Mariam’s parents find one commonality in how they view and treat Mariam, which will shape how Mariam views herself: both parents refuse to truly integrate her into their lives. Nana, with her strict hand over Mariam’s life, treats her as a subject to control. Because of Mariam’s status as Jalil’s bastard child, he cannot face the shame of bringing her into his home with his legitimate children. The trauma of not having a supportive family forces Mariam to adopt her reputation as a harami as a fundamental part of her identity.

Nana’s influence over Miriam underscores the importance Nana places on enduring and surrendering to their personal fates. Amid their tense and complicated relationship, Nana dutifully teaches Mariam necessary skills like cooking, bread-making, and cleaning, but she resents Mariam’s desire to go to school. In displaying her displeasure, Nana reinforces the gender expectations of their society. Nana uses the word harami as well as many other insults, including what other people perceive Mariam’s reputation to be, to exert control over her daughter. While Mullah Faizullah believes education is beneficial and worthwhile, Nana has resigned herself and her daughter to simply enduring the will of fate.

In Chapter 5, trauma ushers in Mariam’s sudden and dramatic shift into adulthood. Jalil teaches Mariam how to fish and recite poetry, and these activities become a form of childish escapism that Mariam uses to craft an imaginary life in which her father might bring her to his home. However, these childish fantasies crack when Jalil refuses to let Mariam come to the theater to see Pinocchio.  This deeply traumatic first rejection from a man makes Mariam realize her childhood daydreams are not real, and that she is not one of her father’s priorities. Her lack of importance in her father’s life is solidified when Mariam is not allowed to enter Jalil’s house, which she interprets as a refusal to be a part of Jalil’s family.  Nana hanging herself and the subsequent trauma of witnessing her dangling body fully removes Mariam from everything that was familiar to her in childhood.

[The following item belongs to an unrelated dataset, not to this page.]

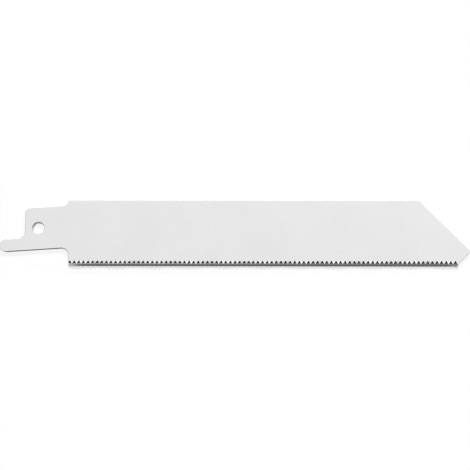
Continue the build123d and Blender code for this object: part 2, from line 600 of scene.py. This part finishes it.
def make_blade(material):
    """The dressed blade: the outline filled and set by its rule, with every rim rounded."""
    source = bpy.data.objects.new("blade_source", make_blank_outline())
    bpy.context.scene.collection.objects.link(source)
    gullet_root = make_gullet_root()
    tooth = make_tooth()
    teeth = source.modifiers.new("teeth", "NODES")
    teeth.node_group = wavy_set_tree()
    set_inputs(teeth, {
        "Gullet root": gullet_root,
        "Tooth": tooth,
        "Gullets": GULLETS,
        "Pitch": PITCH,
        "First gullet": FIRST_GULLET_X,
        "Row end": ROW_END_X,
        "Tips": TIPS_Y,
        "Bend line": BEND_Y,
        "Gullet roots": ROOT_Y,
        "Thickness": THICKNESS,
        "Set per side": SET_PER_SIDE,
        "Teeth per wave": float(TEETH_PER_WAVE),
        "Milled share": MILLED_SHARE,
        "Punched share": PUNCHED_SHARE,
        "Hole radius": HOLE_RADIUS,
        "Material": material,
    })
    rims = source.modifiers.new("rims", "BEVEL")
    rims.limit_method = "WEIGHT"
    rims.width = STAMPED_ROUND
    rims.segments = RIM_STEPS
    rims.use_clamp_overlap = False
    rims.harden_normals = True
    bpy.context.view_layer.update()
    seen = bpy.context.evaluated_depsgraph_get()
    finished = bpy.data.meshes.new_from_object(source.evaluated_get(seen), depsgraph=seen)
    finished.name = "lacquered_blade"
    blade = bpy.data.objects.new("lacquered_blade", finished)
    bpy.context.scene.collection.objects.link(blade)
    for helper in (source, gullet_root, tooth):
        bpy.data.objects.remove(helper)
    return blade


def grey(level):
    """A neutral colour."""
    return (level, level, level, 1)


def white_lacquer(t, place, flat):
    """Lacquer: cloudy in the large, speckled in the small, and darker over the rounded rims, partly
    thinner and partly painted shade.
    """
    clouds = t.ramp(t.noise(place, *CLOUDS), *NOISE_SPAN, *CLOUD_TONES)
    speckle = t.ramp(t.noise(place, *SPECKLE), *NOISE_SPAN, *SPECKLE_TONES)
    ragged = t.ramp(t.noise(place, *RAGGED_THIN_AND_SHADE), *NOISE_SPAN, *RAGGED_SHARES)
    # Darker over the rounded rims: partly thinner lacquer, partly painted shade, with a ragged edge
    slope = t.times(t.minus(1.0, flat), ragged)
    thin_and_shaded = t.ramp(slope, 0.0, THIN_AND_SHADED_SLOPE, 1.0, EDGE_TONE)
    tone = t.times(clouds, speckle, thin_and_shaded)
    inputs = {name: t.times(tone, level) for name, level in zip(("Red", "Green", "Blue"), LACQUER)}
    return t.add("ShaderNodeCombineColor", inputs).outputs[0]


def stamped_wall(t, place, height, streaks):
    """Stamped walls: the same lacquer, thinner and grey, the grey partly painted shade, streaked along
    the shear and paler where it tore.
    """
    sway = t.times(t.noise(place, *RAGGED_TEAR), TEAR_SWAY)
    torn = t.ramp(t.plus(height, sway), *TORN_HEIGHT)
    sheared = t.blend(t.ramp(streaks, *STREAK_SPAN), *map(grey, WALL_AND_SHADE_GREYS))
    return t.blend(t.times(torn, TORN_SHARE), sheared, grey(TORN_GREY))


def milled_part(t, where, flat):
    """How far a place belongs to the gullets' walls."""
    deep = t.math("LESS_THAN", where["Y"], ROOT_Y + EDGE_TOLERANCE)
    in_row = t.math("LESS_THAN", where["X"], ROW_END_X)
    past_shoulder = t.math("GREATER_THAN", where["X"], SHOULDER_X + EDGE_TOLERANCE)
    return t.times(deep, in_row, past_shoulder, t.ramp(flat, *GULLET_TURN, 1.0, 0.0))


def lacquered_steel():
    """Satin white lacquer, thin and grey over stamped edges and walls, with bare milled steel in the
    gullets; that grey and the steel's near-black are partly painted shade.
    """
    material = bpy.data.materials.new("lacquered_steel")
    material.use_nodes = True
    t = Tree(material.node_tree)
    shader = material.node_tree.nodes["Principled BSDF"].inputs
    shader["Specular IOR Level"].default_value = SHEEN
    coordinates = t.add("ShaderNodeTexCoord").outputs
    place = coordinates["Object"]
    where = t.parts(place)
    flat = t.math("ABSOLUTE", t.parts(coordinates["Normal"])["Z"])
    face = t.ramp(flat, *WALL_TURN)
    wall = t.minus(1.0, face)

    # Lacquer on the faces and walls, and dark steel with the marks of the cutter across the edge, its
    # near-black partly painted shade
    streaks = t.noise(place, *SHEAR_STREAKS)
    coated = t.blend(face, stamped_wall(t, place, where["Z"], streaks), white_lacquer(t, place, flat))
    marks = t.ramp(t.noise(place, *CUTTER_MARKS), *NOISE_SPAN)
    steel = t.blend(marks, *map(grey, STEEL_AND_SHADE_GREYS))
    milled = milled_part(t, where, flat)
    t.give(shader["Base Color"], t.blend(milled, coated, steel))
    t.give(shader["Metallic"], t.times(milled, STEEL_METALLIC))

    # Gloss and relief: orange peel and grain on the lacquer, streaks on the walls
    satin = t.ramp(t.noise(place, *SATIN_PATCHES), *NOISE_SPAN, *SATIN_ROUGHNESS)
    t.give(shader["Roughness"], t.plus(satin, t.times(wall, ROUGHER_WALL)))
    peel = t.times(t.noise(place, *ORANGE_PEEL), PEEL_DEPTH)
    grain = t.times(t.noise(place, *GRAIN), GRAIN_DEPTH)
    shear = t.times(streaks, STREAK_DEPTH, wall)
    relief = t.plus(t.plus(peel, grain), shear)
    t.give(shader["Normal"], t.add("ShaderNodeBump", {"Height": relief, "Distance": 1.0}).outputs[0])
    return material


def tang_gap(t, where):
    """How far a place on the floor lies from the tail's end, the tang's lower edge and its shoulder."""
    cos_cant, sin_cant = cos(TANG_CANT), sin(TANG_CANT)
    tail_along = (TAIL_X + TAIL_ROUND) / cos_cant
    tail_across = TANG_BOTTOM + TAIL_ROUND
    round_across = TANG_BOTTOM - LOWER_SHOULDER_RADIUS
    round_x = SHOULDER_X - LOWER_SHOULDER_RADIUS
    round_along = round_x * cos_cant + tang_y(round_x, round_across) * sin_cant
    along = t.plus(t.times(where["X"], cos_cant), t.times(where["Y"], sin_cant))
    across = t.minus(t.times(where["Y"], cos_cant), t.times(where["X"], sin_cant))

    # The tail's round end and the straight edge up to the shoulder
    past_tail = t.most(t.minus(tail_along, along), 0.0)
    from_tail = t.length(t.vector(X=past_tail, Y=t.minus(across, tail_across)))
    edge_gap = t.gap(from_tail, TAIL_ROUND)
    past_edge = t.minus(along, round_along)

    # The round of the lower shoulder, down to its end
    from_round = t.length(t.vector(X=t.most(past_edge, 0.0), Y=t.minus(across, round_across)))
    round_gap = t.gap(from_round, LOWER_SHOULDER_RADIUS)
    before_round = t.minus(round_along, along)
    below_round = t.minus(round_across, across)
    return t.least(t.most(edge_gap, past_edge), t.most(round_gap, before_round, below_round))


def hole_gap(t, place):
    """How far a place lies from a circle like the hole's, shifted down and towards the blade's point;
    the floor keeps its lamp shadow only near it and is painted white past it.
    """
    inputs = {0: place, 1: HOLE_SHADE_SHIFT}
    from_axis = t.add("ShaderNodeVectorMath", inputs, operation="SUBTRACT").outputs[0]
    return t.gap(HOLE_RADIUS, t.length(from_axis))


def teeth_shade(t, where):
    """How much lamp shadow the floor keeps along the teeth: dark in the gullets and in a line below the
    tips, lighter past it, with painted light in the gullets' mouths and along the line.
    """
    above_tips = t.minus(where["Y"], TIPS_Y)
    in_row = t.times(
        t.ramp(where["X"], *TEETH_SHADE_START),
        t.ramp(where["X"], *TEETH_SHADE_END, 1.0, 0.0),
        t.ramp(above_tips, *TEETH_SHADE_HEIGHT, 1.0, 0.0),
    )
    # Painted light: white mixed into the lamp shadow in the gullets' mouths and along the line below the
    # tips, more near its ends
    painted_mouth_light = t.ramp(where["X"], SHOULDER_X, HEEL_X, *PAINTED_MOUTH_LIGHT)
    painted_line_light = t.most(
        t.ramp(where["X"], SHOULDER_X, SHOULDER_X + LINE_FADE, PAINTED_LINE_END_LIGHT[0], PAINTED_LINE_LIGHT),
        t.ramp(where["X"], HEEL_X - LINE_FADE, HEEL_X, PAINTED_LINE_LIGHT, PAINTED_LINE_END_LIGHT[1]),
    )
    painted_light_share = t.least(
        t.ramp(above_tips, *LINE_TOP, painted_line_light, painted_mouth_light),
        t.ramp(above_tips, *MOUTH_TOP, painted_mouth_light, 0.0),
    )
    # Past the line the lamp shadow is painted lighter still, down to a share of it
    skirt = t.ramp(above_tips, *SKIRT_EDGE, SKIRT_SHADE, 1.0)
    return t.times(in_row, t.least(skirt, t.minus(1.0, painted_light_share)))


def painted_white_share(t):
    """How far the floor shows painted white over its lamp shadow: fully at a distance from the blade,
    and by place near it.
    """
    place = t.add("ShaderNodeTexCoord").outputs["Object"]
    where = t.parts(place)
    middle_x = (cad_low[0] + cad_high[0]) / 2
    half_length = (cad_high[0] - cad_low[0]) / 2
    past_end = t.minus(t.gap(where["X"], middle_x), half_length)
    away = t.length(t.vector(X=t.most(past_end, 0.0), Y=where["Y"]))
    near_edge = t.least(tang_gap(t, where), hole_gap(t, place))
    # Past a thin line at the tang and the hole, the lamp shadow is painted out with white, down to a
    # faint share
    close = t.ramp(near_edge, *CONTACT_WIDTH, 1.0, FAINT_SHADE)
    shade = t.most(teeth_shade(t, where), close)
    return t.most(t.ramp(away, *WHITE_DISTANCE), t.minus(1.0, shade))


def pale_floor():
    """A pale floor whose lamp shadow is painted over with white by place: kept close to the teeth, the
    tang and the hole, and only faint elsewhere.
    """
    bpy.ops.mesh.primitive_plane_add(size=FLOOR_SIZE, location=(0, 0, FLOOR_Z))
    floor = bpy.context.object
    floor.name = "floor"
    floor.data.transform(floor.matrix_world)
    floor.matrix_world.identity()
    material = bpy.data.materials.new("floor_white")
    material.use_nodes = True
    t = Tree(material.node_tree)
    nodes = material.node_tree.nodes
    shader = nodes["Principled BSDF"]
    shader.inputs["Base Color"].default_value = grey(FLOOR_WHITE)
    shader.inputs["Roughness"].default_value = 1.0
    shader.inputs["Specular IOR Level"].default_value = 0.0
    # Painted light: white emission, seen by the camera and in reflections, mixed over the lamp shadow by
    # place
    white = t.add("ShaderNodeEmission", {"Color": grey(1.0), "Strength": 1.0})
    path = t.add("ShaderNodeLightPath").outputs
    seen = t.most(path["Is Camera Ray"], path["Is Glossy Ray"])
    share = t.times(painted_white_share(t), seen)
    mixed = t.add("ShaderNodeMixShader", {0: share, 1: shader.outputs[0], 2: white.outputs[0]})
    t.give(nodes["Material Output"].inputs["Surface"], mixed.outputs[0])
    floor.data.materials.append(material)


def soft_light(name, place, size, power):
    """A long soft lamp aimed at the middle of the blade, which the lacquer doesn't mirror."""
    lamp = bpy.data.lights.new(name, "AREA")
    lamp.shape = "RECTANGLE"
    lamp.size, lamp.size_y = size
    lamp.energy = power
    holder = bpy.data.objects.new(name, lamp)
    aim = Vector(LAMP_AIM) - Vector(place)
    holder.location = place
    holder.visible_glossy = False
    holder.rotation_euler = aim.to_track_quat("-Z", "Y").to_euler()
    bpy.context.scene.collection.objects.link(holder)


def studio():
    """A weak even room light, and a long lamp beyond the back edge and a little towards the point."""
    world = bpy.data.worlds.new("studio")
    bpy.context.scene.world = world
    world.use_nodes = True
    t = Tree(world.node_tree)
    background = world.node_tree.nodes["Background"]
    background.inputs["Color"].default_value = grey(1.0)
    path = t.add("ShaderNodeLightPath").outputs
    seen = t.most(path["Is Camera Ray"], path["Is Glossy Ray"], path["Is Transmission Ray"])
    strength = t.plus(t.times(seen, 1 - ROOM_LEVEL), ROOM_LEVEL)
    t.give(background.inputs["Strength"], strength)
    soft_light("window_lamp", LAMP_PLACE, LAMP_SIZE, LAMP_POWER)


def camera():
    """Looks down on the blade from a little below its toothed edge, framed as in the photograph."""
    middle = PHOTO_SIDE / 2
    target = Vector((
        (middle - HOLE_PIXEL[0]) * METRES_PER_PIXEL,
        (HOLE_PIXEL[1] - middle) * METRES_PER_PIXEL,
        THICKNESS,
    ))
    back = Vector((0, -sin(VIEW_TILT), cos(VIEW_TILT)))
    lens = bpy.data.cameras.new("camera")
    lens.sensor_width = SENSOR_WIDTH
    lens.lens = SENSOR_WIDTH * VIEW_DISTANCE / (PHOTO_SIDE * METRES_PER_PIXEL)
    lens.clip_start = NEAREST_SEEN
    holder = bpy.data.objects.new("camera", lens)
    turn = back.to_track_quat("Z", "Y").to_matrix() @ Matrix.Rotation(VIEW_ROLL, 3, "Z")
    holder.matrix_world = Matrix.Translation(target + back * VIEW_DISTANCE) @ turn.to_4x4()
    bpy.context.scene.collection.objects.link(holder)
    bpy.context.scene.camera = holder


blade = make_blade(lacquered_steel())
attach(blade, "root")
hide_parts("blade")
pale_floor()
studio()
camera()
bpy.context.scene.view_settings.view_transform = "Standard"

Just as it was for Mariam’s mother, endurance begins to play a significant role in Mariam’s life. Staying at Jalil’s house is not the fantasy she assumed it would be. At the house, Mariam endures Jalil’s unwelcoming and even hostile wives. They exemplify this behavior by trying to expel her out of the house through an arranged marriage. There is an unbalanced power dynamic between Mariam, Jalil, and his wives: Mariam, who is but a teenager, is being married off to a much older man and Jalil’s wives are shepherding this decision to get her out of their lives. Mariam marries Rasheed inside her father’s home, shattering her childish hopes of it ever being a safe haven. Going forward, Mariam will have to endure a troubled home life with her new husband, while her forced marriage by her father marks the beginning of her suffering at the hands of cruel men.